USD/CAD settled at 1.0662, the lowest level since January 7. For the week, the pair tumbled 0.85%.
In the week ahead, investors will be looking to the U.S. nonfarm payrolls report on Thursday for further indications on the strength of the labor market, while Monday’s euro zone inflation report will also be in focus, ahead of the European Central Bank policy meeting and press conference on Thursday.
Ahead of the coming week, Investing.com has compiled a list of these and other significant events likely to affect the markets.
Monday, June 30
New Zealand is to produce private sector data on business confidence, as well as a report on building consents
Japan is to release preliminary data on industrial production.
The euro zone is to produce preliminary data on consumer price inflation, which accounts for the majority of overall inflation. Meanwhile, Germany is to publish data on retail sales, the government measure of consumer spending, which accounts for the majority of overall economic activity.
The U.K. is to release data on net lending to individuals.
Canada is to publish the monthly report on gross domestic product, the broadest indicator of economic activity and the leading indicator of economic growth.
The U.S. is to produce data on manufacturing activity in the Chicago region and a report on pending home sales.
Tuesday, July 1
Japan is to publish its Tankan manufacturing and non-manufacturing index, as well as data on average cash earnings.
China is to release official data on manufacturing activity, as well as the final reading of the HSBC manufacturing index.
The Reserve Bank of Australia is to announce its benchmark interest rate and publish its rate statement, which outlines economic conditions and the factors affecting the monetary policy decision.
The euro zone is to release data on the unemployment rate. Germany is release data on the change in the number of people unemployed, while Spain and Italy are to release reports on manufacturing activity.
Switzerland is to release its SVME manufacturing index.
Markets in Canada will remain closed for the Canada Day holiday.
Later Tuesday, the Institute of Supply Management is to publish a report on U.S. manufacturing activity.
Wednesday, July 2
Australia is to release data on the trade balance, the difference in value between imports and exports.

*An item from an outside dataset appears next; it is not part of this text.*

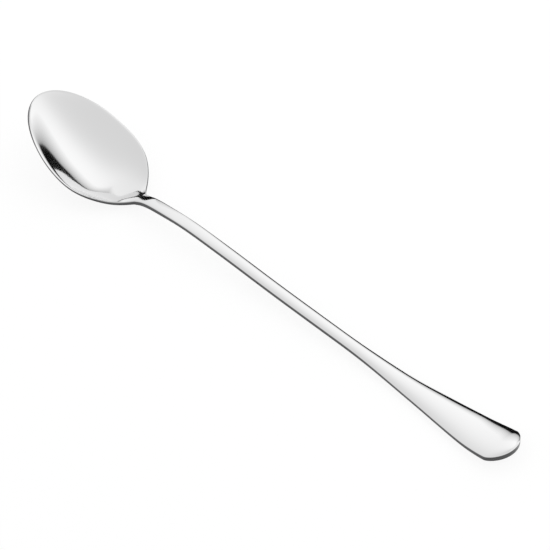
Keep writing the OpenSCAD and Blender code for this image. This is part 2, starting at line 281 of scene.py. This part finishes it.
def half_section(kind, at):
    """Half a section, from the middle of the upper side round the edge to the middle of the
    underside, as points (x, y, z)."""
    # x0 and w0 lie on the outline, xa and wa inside the land, xu and wu inside the lower edge
    x0, w0 = place(kind, at, 0)
    land, side, edge = float(land_at(x0)), float(side_h(x0)), float(edge_z(x0))
    soft = min(edge_w, soft_share * side)
    xa, wa = place(kind, at, land)
    xu, wu = place(kind, at, soft)
    full = math.cos(at) ** fade_power if kind == END else 1.0

    land_z = float(edge_z(xa)) - land_fall * max(0.0, (land - soft_w) / (land_w - soft_w))
    reach = min(float(crease_at(x0)), CREASE_SHARE * wa)
    rise, square = float(top_rise(xa)) * full, float(top_square(xa))
    s = np.sin(np.linspace(0, SPREAD_ANGLE, UP_N + 1)) / math.sin(SPREAD_ANGLE)
    s = s * (1 - reach / max(wa, TINY))
    up = np.stack([np.full_like(s, xa), s * wa,
                   land_z + rise * (1 - square * s ** 2 - (1 - square) * s ** 4)], 1)

    low = float(edge_z(xu)) - float(side_h(xu))
    sag, square = float(under_sag(xu)) * full, float(under_square(xu))
    s = np.sin(np.linspace(SPREAD_ANGLE, 0, LOW_N + 1)) / math.sin(SPREAD_ANGLE)
    down = np.stack([np.full_like(s, xu), s * wu,
                     low + sag * (1 - square * s ** 2 - (1 - square) * s ** 4)], 1)

    # Corners of the land and the side face, each of which is rounded
    rim_in = np.array([xa, wa, land_z])
    lean, bend = max(0.0, float(lean_at(x0))), BEND_SHARE * land
    rim_out = np.array([*place(kind, at, lean), edge - float(drop_at(x0))])
    land_in = rim_in + (rim_out - rim_in) * bend / max(np.linalg.norm(rim_out - rim_in), bend)
    foot, foot_in = np.array([x0, w0, edge - side + FOOT_SHARE * soft]), down[0]
    t = np.linspace(0, 1, ROUND_N)[:, None]
    return np.concatenate([
        up[:-1],
        (1 - t) ** 2 * up[-1] + 2 * t * (1 - t) * rim_in + t * t * land_in,
        corner(land_in, rim_out, foot, edge_w + LEAN_SHARE * lean, ROUND_N),
        corner(rim_out, foot, foot_in, edge_w, ROUND_N),
        corner(foot, foot_in, down[1], edge_w, ROUND_N),
        down[1:]])


# How much of each of a half section's points belongs to the side face, which is rougher than the
# rest and painted dark, a painted reflection of dark surroundings. It begins a little sooner on
# the upper rounding than on the lower one.
fade = np.linspace(0, 1, ROUND_N)
EARLY_FADE = 0.8
SIDE_SHARE = np.concatenate([np.zeros(UP_N + ROUND_N), fade ** EARLY_FADE, np.ones(ROUND_N),
                             1 - fade, np.zeros(LOW_N)])


# Steps of the sections round the tip and the end, with the power that gathers them there, and
# stretches of x between these, each with its steps: they are closest at the neck
TIP_N, END_N, GATHER = 110, 60, 1.15
STRETCHES = ((widest_x, 38, 45), (38, 52, 70), (52, 70, 45), (70, flare_x, 59),
             (flare_x, cap_x, 129))


def stations():
    """Kind and place of every section, from the tip to the end."""
    tip = [(TIP, math.pi / 2 * (i / TIP_N) ** GATHER) for i in range(TIP_N + 1)]
    run = [(RUN, float(x)) for start, stop, steps in STRETCHES
           for x in np.linspace(start, stop, steps + 1)[1:]]
    end = [(END, math.pi / 2 * (1 - (1 - i / END_N) ** GATHER)) for i in range(1, END_N + 1)]
    return tip + run + end


def strips(row_n, ring_n):
    """Faces of row_n closed strips between rings of ring_n points, one ring after another."""
    faces = []
    for i in range(row_n):
        a, b = i * ring_n, (i + 1) * ring_n
        for j in range(ring_n):
            k = (j + 1) % ring_n
            faces.append((a + j, a + k, b + k, b + j))
    return faces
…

The U.K. is to produce private sector data on house price inflation, as well as official data on construction activity.
In the euro zone, Spain is release data on the change in the number of people unemployed.
The U.S. is to release the ADP report on private sector job creation, which leads the government’s nonfarm payrolls report by two days. The U.S. is also to release data on factory orders.
Later Wednesday, Fed Chair Janet Yellen is to speak at an event in Washington; her comments will be closely watched.
Thursday, July 3
Australia is to publish data on building approvals and retail sales. RBA Governor Glen Stevens is to speak at an event in Hobart.
China is to release official data on service sector activity and the HSBC report on service sector growth.
The euro zone is to release data on retail sales, while Spain and Italy are to publish data on service sector activity. The ECB is to announce its benchmark interest rate. The announcement is to be followed by a press conference with President Mario Draghi.
The U.K. is also to release data on service sector expansion.
Both the U.S. and Canada are to publish data on the trade balance, and the U.S. is also to publish the weekly report on initial jobless claims. The U.S. is also to publish what will be closely watched government data on nonfarm payrolls and the unemployment rate, one day ahead of schedule, before the fourth of July holiday.
Later Thursday, the ISM is to publish a report service sector activity.
Friday, July 4
Germany is to publish data on factory orders. Markets in the U.S. are to remain closed for the Independence Day holiday.